Anyone know what the design represents?


----------



## deer4x4 (Jan 22, 2008)

i can say the swords and anchor navy and can say that the cross canons are from the artillery it is still the same today i was in artillery back in 1982 and they are the same on my uniform as on the spoon i would be quessin that the spoon was from military and the swords crossed was horse regement but that is a quess but the cannons i know are artillery also i would say that the stuff on the face of spoon is what they carried infantry back in the civil war era  canteen,ruck sack,mail pouch,sabre, spurs, hat, rifle, check out some old time civil war flicks and pictures you will be able to identify the articles on the spoon and that would give you a closer time frame  nice  find bob


----------



## Shagnasty (Jan 22, 2008)

mikmis       the mountian sun and wheat scene is the great seal of ohio


----------



## mikmis (Jan 22, 2008)

wow jane that spoon has almost every patriotic image there is on it thats so cool .the liberty bell ,a liberty cap .the flags, the union shield ,eagles .i can make out a couple letters of the maker do you know what the rest of it is on the back mabe we can figuer out the age of yours. mine is stamped with a patent date but i want to see if anyone can guess the age .heres another copper object i found up there its stampes with the word colonial on the back.


----------



## mikmis (Jan 22, 2008)

thanks for the info shag i would of never guessed that .thats exactly what it looks like[].


----------



## jane8851 (Jan 22, 2008)

Michael, I didn't mean to hijack your thread. Wow that butterfly is neat.


----------



## capsoda (Jan 23, 2008)

Hey Michael, Does the butterfly have any clasp works or pins on the back? Colonial Silver is still in business although their foray into to the world of jewelry failed miserably. Your piece is from 1889 to about 1903.

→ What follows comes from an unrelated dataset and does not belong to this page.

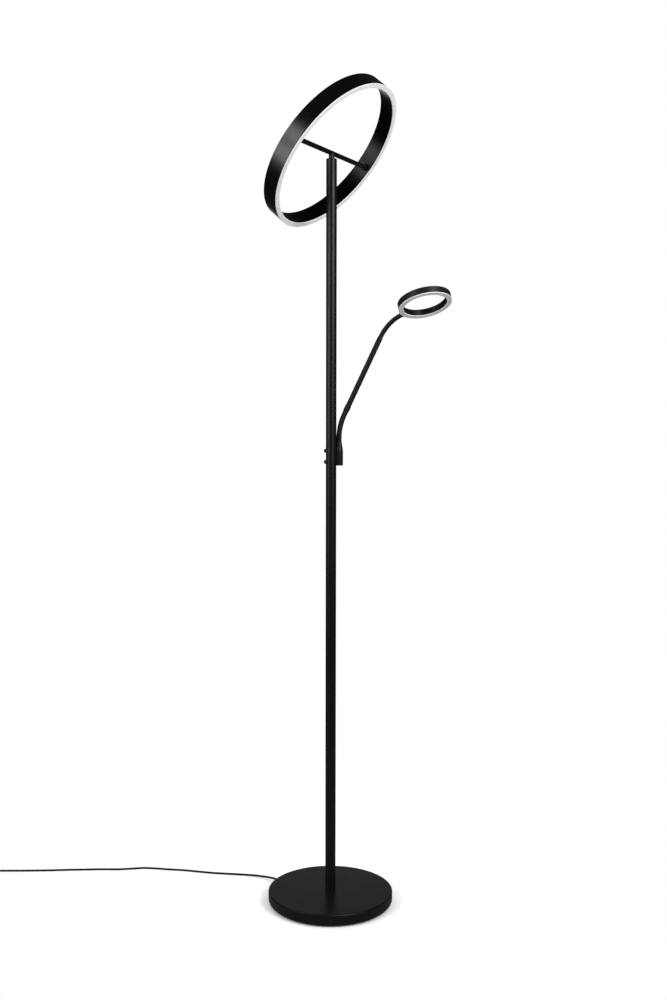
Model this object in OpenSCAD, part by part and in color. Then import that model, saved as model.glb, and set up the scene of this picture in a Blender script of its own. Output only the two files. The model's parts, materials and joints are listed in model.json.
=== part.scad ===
// LED torchiere floor lamp: a ring head that tilts on a rod through its middle,
// and a small ring reading light on a bendable arm halfway up the pole.
// Millimetres. Z is up, the floor is at Z = 0 and the pole stands on the Z axis.
// X points to the side that carries the reading arm, -Y to the front.

/* [Base] */
// Diameter of the round base
base_d = 272; // [240:2:320]
// Height of the base above the floor, feet included
base_h = 29; // [27:1:40]
// Radius of the upper edge of the base
base_top_r = 2.3; // [1:0.1:4]
// Radius of the tucked-in lower edge of the base
base_low_r = 10; // [6:0.5:12]
// Sheet thickness of the base cover
cover_wall = 1.5; // [1:0.1:2]
// Thickness of the bottom plate
plate_t = 1.5; // [1:0.1:2.5]
// Height of the rubber feet
foot_h = 2; // [1.5:0.1:4]
// Diameter of the rubber feet
foot_d = 20; // [12:1:28]
// Distance from the edge of the base to the middle of a foot
foot_inset = 28; // [24:1:60]

/* [Base fixing] */
// Diameter of the hollow stud that ties pole and weight together
stud_d = 10; // [8:0.5:12]
// Bore of the hollow stud, for the wires
stud_bore = 7; // [5:0.5:7.5]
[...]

 Jane your spoon is a souvenir from an Army Navy Game or drill. Check ans see when the game was played in Ohio and you will have your date. They were played the first Saturday after Thanksgiving at in Philly  but some were played at college stadiums. The first one was in  1890 so that would be a great place to start.


----------



## jane8851 (Jan 23, 2008)

Thanks cap. I found the spoon in Greenville NY ( Catskill Mts/Hudson Valley area) so I checked when the game was played in NY. It was at West Point in 1890 and not again until 1930 when it was played at Yankee Stadium.


----------



## mikmis (Jan 23, 2008)

thanks warren,i also found two d.fuelscher central city colo.hutches right next to the copper piece.i heard from a cpl of guys in the colo club that they(the fuelschers ) were only made in 1882 and 1883. i need to pick up the colo hutch book one of these days[].heres the back of that butterfly it is stamped on the half round part that is sticking up but i cant get a clear pic of it .


----------



## mikmis (Jan 23, 2008)

another angle


----------



## mikmis (Jan 23, 2008)

i have to tell you this one freaked me out a little it was a dump on the side of a hill i got quite a few bottles from there .but the spot where this came from apeared to be a suitecase full of womens things .i found a clock but it was rusted almost completly away ,a bone hair clip that was carved with fancy scroll work .alot of glass indian trade beeds .the clasp and hinge was still there but most of the cloth had rotted away.i just couldnt help but wonder why all this nice stuff was thrown in the trash like that .


----------



## jane8851 (Jan 23, 2008)

Hmmm, anyone's wife gone "missing"? Did you look around for bones?


----------



## mikmis (Jan 23, 2008)

no bones jane but i definatly thought i was going to find some. just had a creepy feeling the whole time i was digging there.[]


----------